В Америке как в проекте нельзя жить без законов. В России, как в стране, к сожаленю, наверное, любой закон без внутреннего сострадания и соучастия не может работать, он вызывает отторжение. Русские законов не любят. Можно с этим спорить, можно, как наш персонаж говорить "Это же ужасно". Да, ужасно. Но это так. Поэтому единственный путь — это сделать человека, воспитать его, сердобольного. Воспитать его участливым, не теплохладным, а участливым. Русский человек может обокрасть родного брата. И чужому человеку отдать все, что у него есть. А в чем заключается ужас общества? Вот сейчас были эти ужасные взрывы. Я скорблю, невинные люди погибли. Но меня не меньше волнуют таксисты, которые в десять раз задрали цены. Это нездоровое общество, но когда оно выздоровеет, оно не будет американским.
- А каким оно будет?
- Не знаю, но точно не таким. Я же вывел форму русского человека. Русским может быть только тот, у кого чего-нибудь нет. Но не так нет, чтоб обязательно было, а нет — и х... с ним. Хочешь машину? Хочу. Но для этого надо впахать. Ну и х... с ней. Что, разве нет:?
- А у вас есть что-нибудь такое, что нет — и х... с ним?
- Да полно. Практически все. Ну нет у меня яхты, ну и х... с ней. Почему я, слава тебе, Господи, самодостаточный человек? Меня удовлетворяет то, что я имею. Где родился, там и сгодился. Вот сейчас предлагают сниматься с Брэдом Питтом и Анджелиной Джоли. Римейк французской картины "Турист", там по-моему снималась Софи Марсо (речь идет о фильме "Неуловимый" 2005 года, по которому сейчас ставится лента "Турист", только с Джоли и Джонни Деппом — ред.). Режиссер Флориан Хенкель фон Доннерсмарк, немец, который снял "Жизнь других". Денег предлагают — куча. Джоли, Венеция, Бред Питт...
- И что, не поедете?
- Читаю сценарий — объяснения никакие, оправданий никаких. Человек убивает своего охранника манекеном во время примерки костюма. И я говорю режиссеру: "ты что, ох...л? Ты хочешь, чтобы я это играл? Ну зчем? На чем ты меня возьмешь, зачем мне это играть?". Допустим, я бы играл человека, который знает английский язык и принципиально на нем не говорит, потому что не хочет разговраивать на языке, на котором ему не с кем разговаривать, и он говорит через перевочика. И не о чем.
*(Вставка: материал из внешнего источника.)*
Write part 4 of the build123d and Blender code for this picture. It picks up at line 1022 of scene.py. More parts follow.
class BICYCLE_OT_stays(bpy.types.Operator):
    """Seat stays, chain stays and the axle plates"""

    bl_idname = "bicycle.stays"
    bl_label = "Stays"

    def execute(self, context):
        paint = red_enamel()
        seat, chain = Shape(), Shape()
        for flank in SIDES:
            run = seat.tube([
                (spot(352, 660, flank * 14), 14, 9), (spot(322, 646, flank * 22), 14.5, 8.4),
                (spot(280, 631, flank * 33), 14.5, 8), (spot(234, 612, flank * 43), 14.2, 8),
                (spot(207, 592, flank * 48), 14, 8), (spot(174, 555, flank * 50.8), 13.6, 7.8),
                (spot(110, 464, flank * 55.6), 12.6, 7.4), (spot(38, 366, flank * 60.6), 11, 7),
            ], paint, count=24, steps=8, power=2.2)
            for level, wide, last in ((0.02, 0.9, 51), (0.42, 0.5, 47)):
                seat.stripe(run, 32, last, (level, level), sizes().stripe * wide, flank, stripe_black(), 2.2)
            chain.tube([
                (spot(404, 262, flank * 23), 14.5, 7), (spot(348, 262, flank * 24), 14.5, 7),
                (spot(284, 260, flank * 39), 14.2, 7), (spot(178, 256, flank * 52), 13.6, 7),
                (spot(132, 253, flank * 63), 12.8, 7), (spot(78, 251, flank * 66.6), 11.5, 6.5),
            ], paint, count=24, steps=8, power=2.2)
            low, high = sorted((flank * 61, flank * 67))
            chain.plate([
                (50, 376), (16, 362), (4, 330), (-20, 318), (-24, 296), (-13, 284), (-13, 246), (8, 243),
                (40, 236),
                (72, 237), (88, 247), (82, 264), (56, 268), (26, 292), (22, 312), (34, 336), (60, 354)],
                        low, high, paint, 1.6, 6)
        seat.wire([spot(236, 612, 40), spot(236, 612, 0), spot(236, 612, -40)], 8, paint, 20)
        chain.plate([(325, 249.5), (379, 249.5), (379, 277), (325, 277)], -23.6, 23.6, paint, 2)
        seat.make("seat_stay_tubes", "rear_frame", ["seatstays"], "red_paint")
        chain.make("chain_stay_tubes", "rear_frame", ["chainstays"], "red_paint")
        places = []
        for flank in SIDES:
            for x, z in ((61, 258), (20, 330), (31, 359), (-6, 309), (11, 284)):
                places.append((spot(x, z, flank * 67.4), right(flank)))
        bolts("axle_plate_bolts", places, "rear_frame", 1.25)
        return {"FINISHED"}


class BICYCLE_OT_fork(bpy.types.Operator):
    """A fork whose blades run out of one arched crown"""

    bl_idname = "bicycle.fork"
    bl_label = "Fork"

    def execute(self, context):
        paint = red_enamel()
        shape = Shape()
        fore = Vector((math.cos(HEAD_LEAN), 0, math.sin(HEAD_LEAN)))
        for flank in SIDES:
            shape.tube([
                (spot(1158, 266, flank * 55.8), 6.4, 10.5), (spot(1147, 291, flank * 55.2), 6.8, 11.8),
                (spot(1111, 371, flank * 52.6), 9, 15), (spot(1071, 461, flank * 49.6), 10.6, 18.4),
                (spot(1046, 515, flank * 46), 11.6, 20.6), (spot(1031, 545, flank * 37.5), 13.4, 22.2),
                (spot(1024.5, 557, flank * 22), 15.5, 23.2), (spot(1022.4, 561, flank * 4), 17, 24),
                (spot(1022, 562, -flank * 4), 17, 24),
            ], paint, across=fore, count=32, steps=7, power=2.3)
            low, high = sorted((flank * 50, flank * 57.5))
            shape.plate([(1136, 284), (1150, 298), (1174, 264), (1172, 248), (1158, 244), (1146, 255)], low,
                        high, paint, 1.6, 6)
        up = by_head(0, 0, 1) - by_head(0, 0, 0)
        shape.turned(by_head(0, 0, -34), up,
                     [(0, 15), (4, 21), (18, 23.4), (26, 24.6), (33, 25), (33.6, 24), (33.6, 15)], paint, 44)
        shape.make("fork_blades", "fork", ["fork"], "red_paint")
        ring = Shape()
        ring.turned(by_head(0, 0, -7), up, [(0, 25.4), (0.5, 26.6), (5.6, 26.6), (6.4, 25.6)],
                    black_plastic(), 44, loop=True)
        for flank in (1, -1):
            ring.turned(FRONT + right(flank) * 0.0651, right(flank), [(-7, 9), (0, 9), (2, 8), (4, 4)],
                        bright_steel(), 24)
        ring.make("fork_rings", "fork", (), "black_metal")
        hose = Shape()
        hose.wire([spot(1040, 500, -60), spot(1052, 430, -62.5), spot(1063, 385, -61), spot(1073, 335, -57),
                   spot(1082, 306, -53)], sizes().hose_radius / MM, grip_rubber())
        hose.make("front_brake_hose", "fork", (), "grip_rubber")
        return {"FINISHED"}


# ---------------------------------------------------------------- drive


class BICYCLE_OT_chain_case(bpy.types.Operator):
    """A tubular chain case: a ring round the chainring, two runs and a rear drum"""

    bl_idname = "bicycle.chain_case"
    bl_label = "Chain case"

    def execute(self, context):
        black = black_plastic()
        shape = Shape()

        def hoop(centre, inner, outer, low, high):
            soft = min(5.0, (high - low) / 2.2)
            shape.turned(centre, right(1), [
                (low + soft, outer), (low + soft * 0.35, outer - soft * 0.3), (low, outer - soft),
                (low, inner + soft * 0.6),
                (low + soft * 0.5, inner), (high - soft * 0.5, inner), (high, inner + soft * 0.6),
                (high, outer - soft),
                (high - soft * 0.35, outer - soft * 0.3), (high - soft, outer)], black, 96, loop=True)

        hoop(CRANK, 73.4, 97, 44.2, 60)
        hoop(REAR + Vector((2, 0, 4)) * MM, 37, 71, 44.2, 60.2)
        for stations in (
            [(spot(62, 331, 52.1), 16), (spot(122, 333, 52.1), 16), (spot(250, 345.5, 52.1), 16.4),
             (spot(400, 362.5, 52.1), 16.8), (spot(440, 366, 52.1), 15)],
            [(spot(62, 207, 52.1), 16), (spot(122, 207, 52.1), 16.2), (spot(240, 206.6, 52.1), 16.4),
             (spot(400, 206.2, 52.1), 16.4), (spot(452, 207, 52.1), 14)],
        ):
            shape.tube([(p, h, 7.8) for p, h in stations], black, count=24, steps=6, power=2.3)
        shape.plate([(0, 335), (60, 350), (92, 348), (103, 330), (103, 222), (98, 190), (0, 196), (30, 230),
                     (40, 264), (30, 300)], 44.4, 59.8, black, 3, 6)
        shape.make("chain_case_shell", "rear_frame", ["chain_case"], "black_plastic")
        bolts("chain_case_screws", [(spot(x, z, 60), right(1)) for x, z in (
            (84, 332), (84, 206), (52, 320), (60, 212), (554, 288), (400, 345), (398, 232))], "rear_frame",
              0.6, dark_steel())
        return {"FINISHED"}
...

Допустим, играл бы человека, который по большому счету мстит своему прошлому, но и вашему настоящему. Я понимаю, есть такой достоевский характер. И внутренний голос омерзительно говорит мне: "А зачем тебе все это?".
- Не могу не спросить про историю с тем, как вы якобы подали в суд на Артемия Лебедева.
- Нет такой истории. Придумали, что я подаю в суд, придумали, что я отказываюсь подавать в суд. Мне на все это наплевать.
- Вы отказываетесь от контактов с интернет-сообществами?
- Да нет же, я пользуюсь интернетом. Вот мне пришло 15 вопросов разных, я на них ответил — шутя, играя. Потом люди не верят, что это я ответил. Я готов общаться, когда в этом есть что-то живое. Вам интересен человек, который с 73 ряда стадиона Динамо, Лужники или Копакобано швыряет пустую бутылку из-под пива, она падает вниз, оттуда крик, а он сидит и думает: это я сделал?
- Как вы относитесь к раздражению, которое у многих вызываете?
- Знаете, как сказал отец Бунину: "Я не червонец, чтобы всем нравиться". И это справедливо, потому что они мне тоже не нравятся. Другой разговор, что если человек хочет разобраться, и как вы задает вопрос, высказывает свою точку зрения — я готов разговаривать. Понимаете, такая интересная вещь. Не нужно объяснять любовь. "Я тебя люблю". А вот нелюбовь надо объяснять. За что я тебя не люблю? Что плохого я сделал каждому из них? Отнял что-то? Оскорбил? Не нравится, что у меня рост 187 и зубы свои? Что я работаю? "Ненавижу" — это классовое чувство у одних и животная зависть у других. Потому что человек, который с тобой несогласн и имеет аргументы — он хочет узнать, что я думаю о его несогласии. И он мне интересен.